Vendors typically make raclette, the dish, with toasted bread and raclette cheese, a semi-hard cow’s milk cheese that is melted, but other cheeses may be used. Take a look at the unique raclette device used to melt the cheese. It holds a wheel of cheese and heats the top to melt the cheese. The vendor will scrape the melted cheese onto a toasted slice of bread.
You can also find local chocolatiers selling delicious sweets fashioned into fun designs like tools and toys.
You will find restaurants nearby if you desire a more filling, regionally influenced meal during your shopping day. You’ll find it easy to fill your tummy with European delights during your Christmas Market expedition.
Warm Wine and Cold Beer
Warm gluhwein is a staple of any European Christmas Market. Gluhwein is heated wine – usually red – with spices such as cloves and cinnamon. During the cold winter days and nights in Europe, this delicious drink will help warm you up. Don’t forget to keep your souvenir gluhwein mug! Gluhwein traditionally will be served in small souvenir mugs. Vendors will charge you both for the gluhwein and the mug. You can return the mug for a small refund or keep the mug as a souvenir. Most markets will have their own unique annual design. These small mugs are wonderful souvenirs to take home or as stocking stuffers.
You will also find local and regional beers and wines on sale and for consumption at the markets. These are great gifts for the beer and wine fans on your Christmas list.
Christmas Shop Windows
Many European stores will decorate their windows to the nines! Their Christmas displays are a spectacular sight. Christmas shop
windows are an experience in itself. While you are shopping for family and friends and taking all the sights in, don’t forget to take a look at the shop windows for some great photo opportunities.
Most European cities and villages will hold Christmas Markets in the town square. The feel of being in a historic location is astounding. Some markets are held in the same location as their predecessors hundreds of years ago. Don’t forget to take in the historic sights, old churches, and museums while ducking in to take a break from the cold.
Aachen Christmas Market in Germany is just around the corner from historic sights such as Charlemagne’s throne, Aachen Cathedral, and Aachen Town Hall with frescoes from the 1800s. Cologne’s market is held just outside Cologne Cathedral, a World Heritage sight and largest Gothic cathedral in Northern Europe. One of Berlin’s many Christmas Markets is held in the entrance to Charlottenburg Palace built in the 17th century. Lille’s Christmas Market in France is held in Vieux Lille, with its 17th century town houses and cobbled pedestrian streets. Paris’ Christmas Market is held on the Avenue des Champs-Elysees with the Arc de Triomphe on one end and the Places de la Concorde on the other. The Lincoln Christmas Market in England is held just outside the Lincoln Cathedral, construction commenced in 1072, and Lincoln Castle where the Magna Carta can be seen.

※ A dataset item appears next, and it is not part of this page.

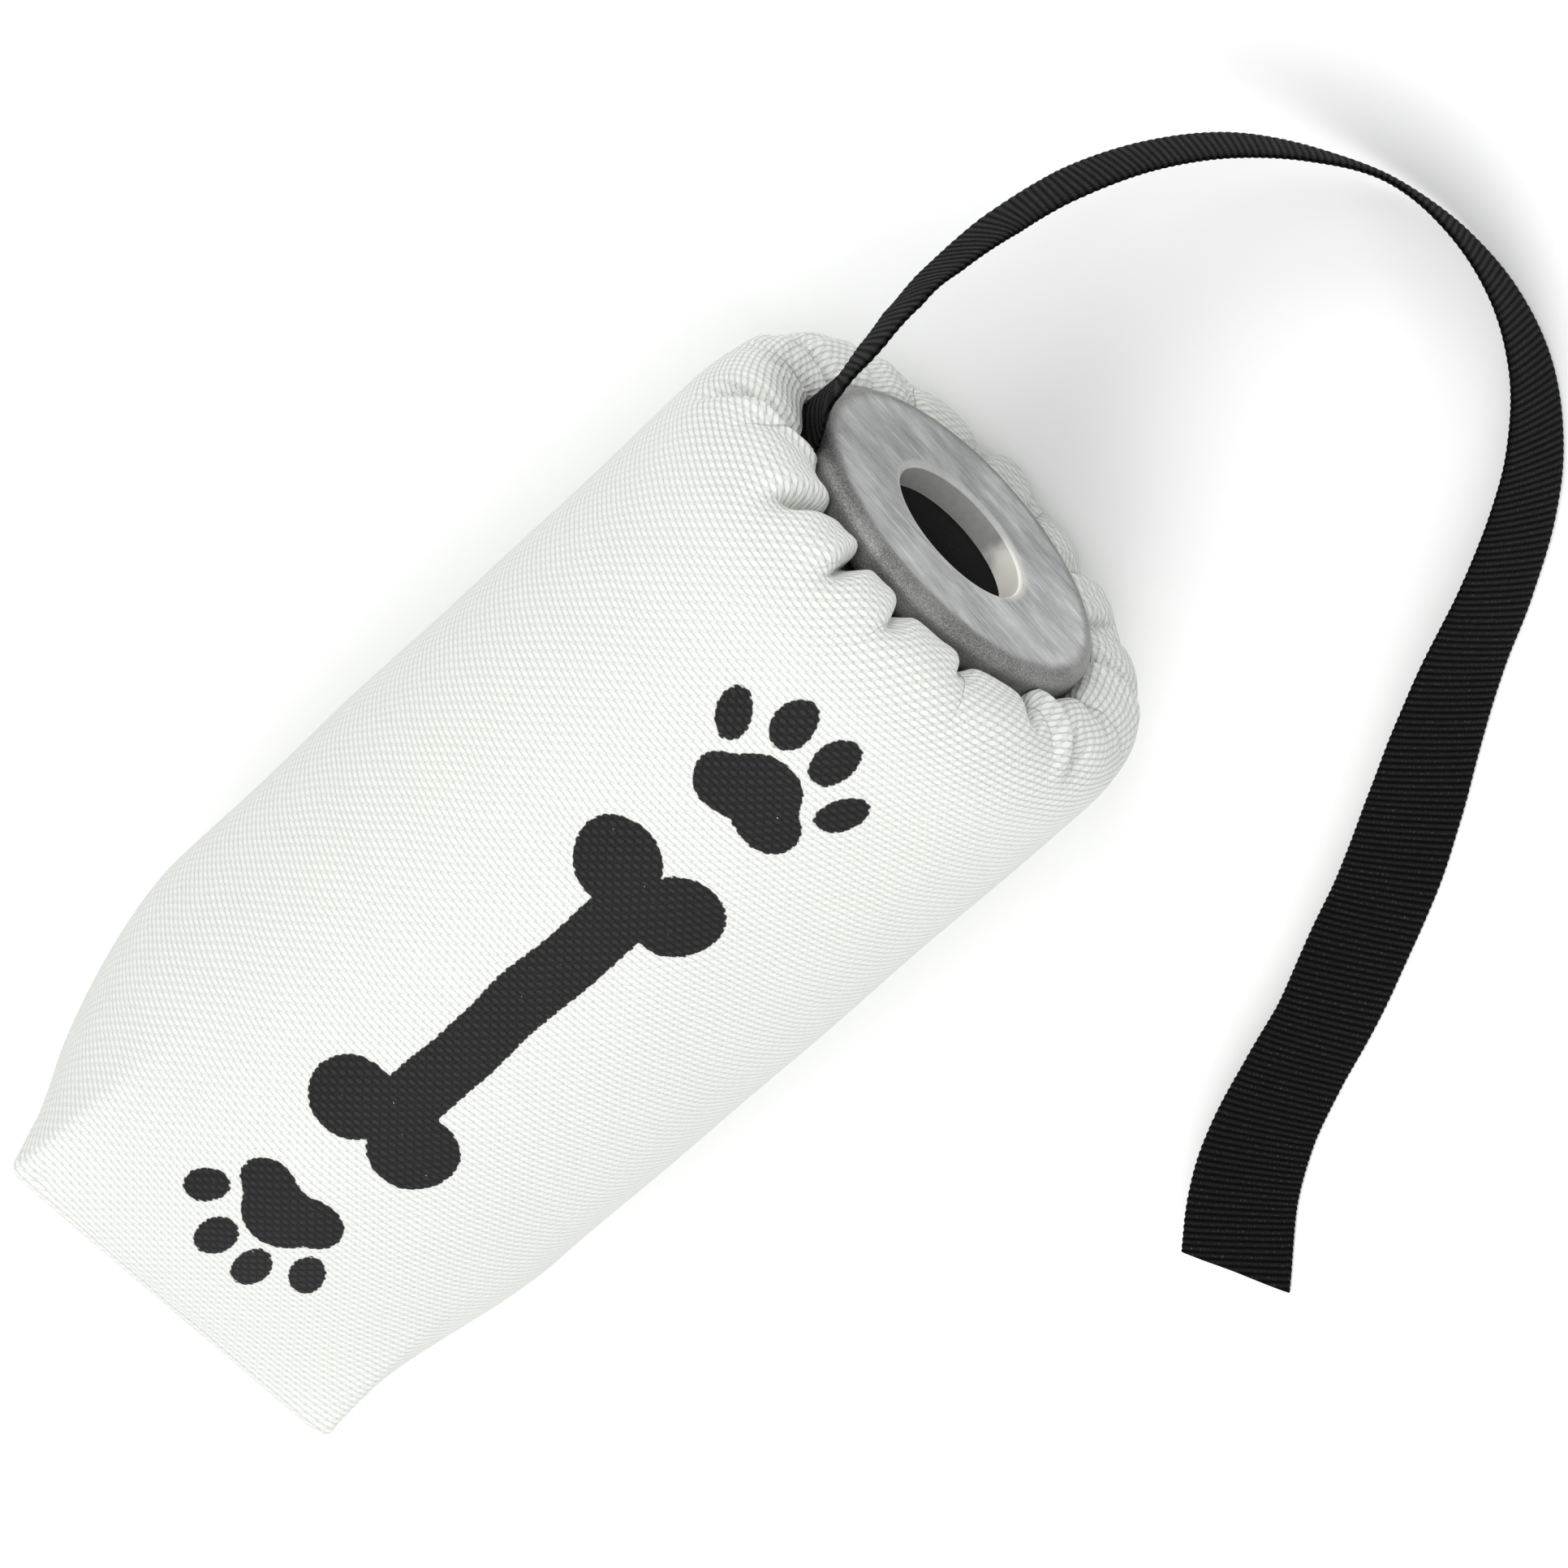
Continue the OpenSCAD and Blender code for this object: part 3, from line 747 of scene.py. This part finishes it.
def fold_shape(theta, out):
    """Depth into the roll and sideways shift of the gathered folds, in millimetres.

    out is the distance from the rim outwards over the roll, and negative behind the flange."""
    depth = np.zeros(np.broadcast(theta, out).shape)
    shift = np.zeros_like(depth)
    radius = np.interp(out, [-10, 0, 14, 20], [20, 26, 36, 39])
    for rim, far, reach, deep, wide, lean in FOLDS:
        centre = rim + wrap(far - rim) * smooth(0, reach, out)
        off = np.radians(wrap(theta - centre)) * radius
        hold = (1 - smooth(reach * 0.5, reach, out)) * (0.35 + 0.65 * smooth(-9, 0, out))
        width = wide * (1 + 0.8 * smooth(reach * 0.4, reach, out))
        valley = np.exp(0.35 - np.hypot(off / width, 0.35))
        lip = np.exp(-(((off + lean * 2.2 * width) / (1.7 * width)) ** 2))
        lip *= 1 - 0.75 * smooth(10, 16, out)
        depth += hold * deep * (valley - 0.30 * lip)
        shift += hold * lean * 1.8 * width * (1 - valley) * np.exp(-((off / (2.6 * width)) ** 2))
    return depth, shift


def lobes(theta):
    """Rounded swelling between neighbouring folds, 0 to 1, and the angle at each lobe's middle."""
    rims = np.sort(np.array([fold[0] for fold in FOLDS], float))
    edges = np.concatenate([rims[-1:] - 360, rims, rims[:1] + 360])
    i = np.searchsorted(edges, np.mod(theta, 360)) - 1
    low, high = edges[i], edges[i + 1]
    phase = (np.mod(theta, 360) - low) / (high - low)
    return 1 - np.abs(2 * phase - 1) ** 2.4, (low + high) / 2


def square_radius(theta, sharp=34):
    """Radius of a square of half side 1 with slightly rounded corners, turned as the boxed end is."""
    a = np.radians(theta - BOX_TURN)
    return 1 / (np.abs(np.cos(a)) ** sharp + np.abs(np.sin(a)) ** sharp) ** (1 / sharp)


def corner_tucks(theta, x, radius):
    """Depth of the small tuck beside each corner of the boxed end."""
    depth = 0
    for corner in BOX_CORNERS:
        beside = np.radians(wrap(theta - corner - 4.5)) * radius
        depth = depth + 0.9 * np.exp(-((beside / 1.1) ** 2)) * np.exp(-(((x - END_X) / 5.0) ** 2))
    return depth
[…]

Many other markets around Europe will be similar. Before choosing a Christmas Market, do some advance research to ensure get the most out of your experience.
Travel among European nations is easy. Once you have cleared customs in your country of arrival, you will find plenty of flights and budget airlines to take you from country to country within the European Union. A nice idea if you want to go Christmas Market hopping!
Several cities continually hit the top Christmas Markets lists, including Vienna, Prague, Budapest, Strasbourg, and Aachen. But do your research and find the best fit for you, your family, and your travel plans. Many websites, travel magazines, and news outlets publish a list of their top markets. The choice is up to you. Ensure you check the market dates since they begin and end at varying times. Remember to also check U.S. embassy websites for any security notices. And enjoy your time overseas!